Weekly Market Commentary – 4/19/2024

-Darren Leavitt, CFA

Financial markets took another step back last week as investors grappled with increased tensions in the Middle East and the recognition that interest rates are likely going to be higher for longer.

Iran fired back at Israel last weekend with a barrage of drones and missile attacks.  The move had been widely telegraphed- Israel was prepared and effectively defended itself.  The worry for most investors is that these back-and-forth attacks continue and escalate into a much larger conflict.  Israel responded with its own counter later in the week but did not inflect very much damage on Iranian assets; this was seen as a move to try and de-escalate the situation.

Last week, there were plenty of Federal Reserve officials to listen to for their latest reading on monetary policy. Fed Chairman Jerome Powell pushed the timeline out for when rate cuts would begin, referencing the hotter-than-anticipated inflation data over the last couple of months.  Currently, there is a 65% possibility of a 25 basis point rate cut at the September meeting, and the market now expects 1 to 2 rate cuts this year.  The higher-for-longer narrative has taken hold, with many market participants now thinking there may be no cuts this year.  I think this idea of no cuts this year is what hit the market this week.  We have been writing about the recalibration of rate cut expectations for some time, and we were wondering if the equity markets were ignoring what had been going on in the rates market- well the S&P 500 has now closed lower for six consecutive sessions.

The S&P 500 fell 3.1%, the Dow was unchanged on the week, the NASDAQ plunged 5.2%, and the Russell 2000 lost 2.8%.  Mega-Cap tech was particularly hard hit as semiconductor stalwarts NVidia, ASML, and Taiwan Semiconductor were aggressively sold.   The S&P 500 is off 5.6% from its recent all-time high.   The US Treasury market continued to be under pressure and, interestingly, has not really provided any safe-haven qualities given the current geopolitical landscape.   The 2-year yield increased by nine basis points to close at 4.97%, while the 10-year yield increased by twelve basis points to 4.62%.  Of note, there was a decent 20-year US Treasury auction last week that came off the back of three not-so-good auctions in the prior week.  Some risk premium came out of oil later in the week as tensions in the Middle East were softened.  WTI closed down 4% to $82.09 a barrel.  Gold prices increased by 1.6% or $40.30 to $2414.80 an Oz.  Copper prices continued to soar, gaining 5% this week to close at $4.49 per Lb.  Despite strong intervention from several emerging market central banks, the US dollar index closed the week with little change.
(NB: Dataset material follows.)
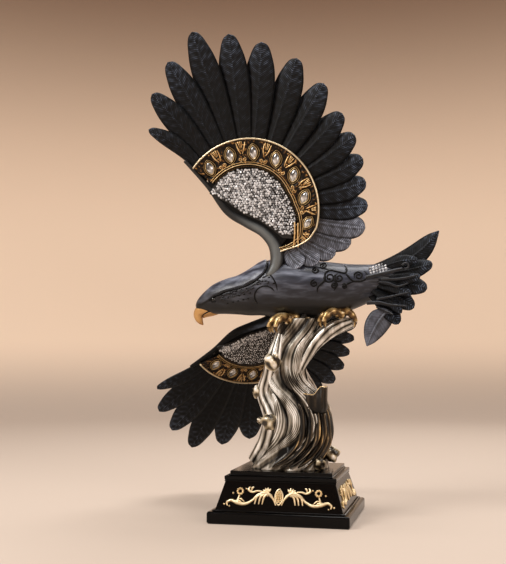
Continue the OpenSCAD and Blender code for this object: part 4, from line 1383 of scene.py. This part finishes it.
class EAGLE_OT_ornaments(bpy.types.Operator):
    """Builds the gold scrollwork on the four sides of the plinth"""
    bl_idname = "eagle.ornaments"
    bl_label = "Plinth ornaments"

    def execute(self, context):
        slope = math.atan2(SLOPE_IN[1] - SLOPE_IN[0], SLOPE_TOP - SLAB_TOP)
        for k, name in enumerate(("front", "right", "back", "left")):
            depth = PLINTH_D if k % 2 == 0 else PLINTH_W
            form = new_form()
            ornament_half(form, 1 if k % 2 == 0 else 0.88)
            bmesh.ops.mirror(form, geom=form.verts[:] + form.edges[:] + form.faces[:], axis="X", merge_dist=0)
            loop_rod(form, [v + Vector((0, 0.2, 0.3)) for v in pointed_oval(14.4, 7, 28)], 0.7)
            for row in range(7):
                for column in (-1, 0, 1):
                    wide = column * (1.9 - 0.12 * (row - 3) ** 2)
                    bead(form, (wide, 1.5 * (row - 3) + 0.2, 0.3), 0.95 - 0.06 * abs(row - 3))
            place = (Matrix.Rotation(math.radians(90 * k), 4, "Z")
                     @ Matrix.Translation((0, -depth / 2 + sum(SLOPE_IN) / 2, (SLAB_TOP + SLOPE_TOP) / 2))
                     @ Matrix.Rotation(math.radians(90) - slope, 4, "X"))
            finish_piece(f"{name}_gold_scrollwork", form, FINISHES["gold"], (f"{name}_scroll",),
                         place)
        return {"FINISHED"}


class EAGLE_OT_hidden_parts(bpy.types.Operator):
    """Gives the felt, the fastenings and the wing plates their finishes"""
    bl_idname = "eagle.hidden_parts"
    bl_label = "Felt and fastenings"

    def execute(self, context):
        finishes = {
            "felt": ("base_felt",),
            "steel": ("base_stud", "base_washer", "base_nut", "perch_rod", "raised_wing_pin",
                      "lowered_wing_pin"),
            "feather": ("raised_panel", "lowered_panel"),
        }
        for finish, nodes in finishes.items():
            for node in nodes:
                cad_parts[node].data.materials.clear()
                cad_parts[node].data.materials.append(FINISHES[finish])
        return {"FINISHED"}


# ---------------------------------------------------------------- stage

class EAGLE_OT_stage(bpy.types.Operator):
    """Builds the pale floor and wall, the soft lights and the camera"""
    bl_idname = "eagle.stage"
    bl_label = "Stage"

    def execute(self, context):
        looks = context.scene.eagle_looks
        self.floor(looks)
        for name, at, aim, size, power, colour in (
                ("key", (-0.85, -0.75, 1.15), (0, 0, 0.22), 0.6, looks.key_power, (1, 0.98, 0.95)),
                ("top", (0.1, 0.0, 1.3), (0, 0, 0.2), 0.6, 0.6 * looks.key_power, (1, 0.98, 0.96)),
                ("fill", (0.95, -0.8, 0.6), (0, 0, 0.2), 0.5, 0.22 * looks.key_power, (1, 0.97, 0.94)),
                ("rear", (0.3, 0.95, 0.95), (0, 0, 0.25), 0.5, 0.35 * looks.key_power, (1, 0.98, 0.95))):
            light = bpy.data.lights.new(f"{name}_light", "AREA")
            light.size = size
            light.energy = power
            light.color = colour
            holder = bpy.data.objects.new(f"{name}_light", light)
            holder.location = at
            holder.rotation_euler = (Vector(aim) - Vector(at)).to_track_quat("-Z", "Y").to_euler()
            context.scene.collection.objects.link(holder)
        world = bpy.data.worlds.new("studio")
        world.use_nodes = True
        world.node_tree.nodes["Background"].inputs["Color"].default_value = (*looks.backdrop, 1)
        world.node_tree.nodes["Background"].inputs["Strength"].default_value = 0.25
        context.scene.world = world
        camera = bpy.data.cameras.new("camera")
        camera.lens = 60.6
        camera.sensor_width = 36
        camera.clip_start = 0.01
        holder = bpy.data.objects.new("camera", camera)
        holder.location = (0.1727, -0.8991, 0.1559)
        holder.rotation_euler = (math.pi / 2 + 0.0726, 0, 0.2274)
        context.scene.collection.objects.link(holder)
        context.scene.camera = holder
        context.scene.view_settings.view_transform = "Standard"
        return {"FINISHED"}

    def floor(self, looks):
        """Floor and wall in one, like a bowl round the statuette."""
        form = bmesh.new()
        profile = [(0.02, 0), (FLOOR_R, 0)]
        for k in range(1, 16):
            a = math.radians(6 * k)
            profile.append((FLOOR_R + CURVE_R * math.sin(a), CURVE_R - CURVE_R * math.cos(a)))
        profile.append((FLOOR_R + CURVE_R, WALL_TOP))
        points = [form.verts.new((r, 0, z)) for r, z in profile]
        edges = [form.edges.new(pair) for pair in zip(points, points[1:])]
        bmesh.ops.spin(form, geom=points + edges, cent=(0, 0, 0), axis=(0, 0, 1), angle=2 * math.pi, steps=96,
                       use_merge=True)
        rims = [e for e in form.edges if e.is_boundary and e.verts[0].co.z < 0.01]
        bmesh.ops.holes_fill(form, edges=rims, sides=0)
        for face in form.faces:
            face.normal_update()
            face.smooth = True
            centre = face.calc_center_median()
            inward = Vector((-centre.x, -centre.y, 0.6))
            if face.normal.dot(inward) < 0:
                face.normal_flip()
        mesh = bpy.data.meshes.new("floor")
        form.to_mesh(mesh)
        form.free()
        mesh.materials.append(self.paper(looks))
        floor = bpy.data.objects.new("floor", mesh)
        bpy.context.scene.collection.objects.link(floor)

    def paper(self, looks):
        """Pale paper with a painted glow of its own, darkened towards the top of the wall as painted shade.
        """
        material, nodes, links, surface = start_material("backdrop_paper", 0.0, 0.8, gleam=0.1)
        coordinates = nodes.new("ShaderNodeTexCoord")
        split = nodes.new("ShaderNodeSeparateXYZ")
        links.new(coordinates.outputs["Object"], split.inputs[0])
        level = nodes.new("ShaderNodeMapRange")
        level.interpolation_type = "SMOOTHSTEP"
        level.inputs["From Min"].default_value = 0.45
        level.inputs["From Max"].default_value = 1.5
        links.new(split.outputs["Z"], level.inputs["Value"])
        low = nodes.new("ShaderNodeMapRange")
        low.interpolation_type = "SMOOTHSTEP"
        low.inputs["From Max"].default_value = 0.2
        links.new(split.outputs["Z"], low.inputs["Value"])
        # Painted shade: the wall darkens towards its top, standing for the light falling off.
        wall = self.blend(nodes, links, level, (*looks.backdrop, 1), shade(118, 92, 74))
        ground = self.blend(nodes, links, low, shade(174, 160, 148), None)
        links.new(wall, ground.node.inputs["B"])
        links.new(ground, surface.inputs["Base Color"])
        links.new(ground, surface.inputs["Emission Color"])
        surface.inputs["Emission Strength"].default_value = 0.36
        return material

    def blend(self, nodes, links, factor, first, second):
        mix = nodes.new("ShaderNodeMix")
        mix.data_type = "RGBA"
        links.new(factor.outputs["Result"], mix.inputs["Factor"])
        mix.inputs["A"].default_value = first
        if second:
            mix.inputs["B"].default_value = second
        return mix.outputs["Result"]


# ---------------------------------------------------------------- add-on

class EagleLooks(bpy.types.PropertyGroup):
    """Colours and sizes that a user may change."""
    gold: FloatVectorProperty(name="Gold", description="Main colour of the antique gold", subtype="COLOR",
                              default=shade(214, 180, 122)[:3], min=0, max=1)
    silver: FloatVectorProperty(name="Silver", description="Main colour of the stump", subtype="COLOR",
                                default=shade(142, 136, 124)[:3], min=0, max=1)
    patina: FloatVectorProperty(name="Patina", description="Middle colour of the black feathers",
                                subtype="COLOR", default=shade(33, 38, 47)[:3], min=0, max=1)
    backdrop: FloatVectorProperty(name="Backdrop", description="Colour of the wall and of the light round it",
                                  subtype="COLOR", default=shade(228, 206, 184)[:3], min=0, max=1)
    pave_pitch: FloatProperty(name="Stone pitch", description="Spacing of the small stones",
                              subtype="DISTANCE", unit="LENGTH", default=0.0025, min=0.0018, max=0.004)
    key_power: FloatProperty(name="Key power", description="Power of the main light in watts",
                             unit="POWER", default=18, min=1, max=100)


class EAGLE_PT_panel(bpy.types.Panel):
    """Lists the steps that build the statuette"""
    bl_idname = "EAGLE_PT_panel"
    bl_label = "Eagle statuette"
    bl_space_type = "VIEW_3D"
    bl_region_type = "UI"
    bl_category = "Eagle"

    def draw(self, context):
        for item in ("gold", "silver", "patina", "backdrop", "pave_pitch", "key_power"):
            self.layout.prop(context.scene.eagle_looks, item)
        for step in STEPS:
            self.layout.operator(step.bl_idname)


STEPS = (
    EAGLE_OT_stage, EAGLE_OT_wing_feathers, EAGLE_OT_back_coverts, EAGLE_OT_leading_edges,
    EAGLE_OT_jewel_bands, EAGLE_OT_large_stones, EAGLE_OT_pave, EAGLE_OT_body, EAGLE_OT_face, EAGLE_OT_feet,
    EAGLE_OT_tail, EAGLE_OT_stump, EAGLE_OT_knobs, EAGLE_OT_plinth, EAGLE_OT_ornaments,
    EAGLE_OT_hidden_parts,
)
CLASSES = (EagleLooks, *STEPS, EAGLE_PT_panel)


def register():
    for item in CLASSES:
        bpy.utils.register_class(item)
    bpy.types.Scene.eagle_looks = PointerProperty(type=EagleLooks)


def unregister():
    del bpy.types.Scene.eagle_looks
    for item in reversed(CLASSES):
        bpy.utils.unregister_class(item)


def main():
    register()
    FINISHES.update(make_finishes(bpy.context.scene.eagle_looks))
    for step in STEPS:
        group, name = step.bl_idname.split(".")
        getattr(getattr(bpy.ops, group), name)()


if __name__ == "__main__":
    main()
The economic calendar was fairly quiet last week.  Retail sales data showed that consumers are still out spending.  The headline number came in at 0.7% versus an estimated 0.3%.  The Ex-auto figure came in at 1.1% versus the consensus estimate of 0.6%.  Housing data reported over the week was weaker than anticipated.  Housing Starts, Permits, and Existing Home Sales missed the mark as 30-year Mortgage rates approach 7.5%.  Initial Claims came in at 212k for the second week in a row, while Continuing Claims rose by 2k to 1812k.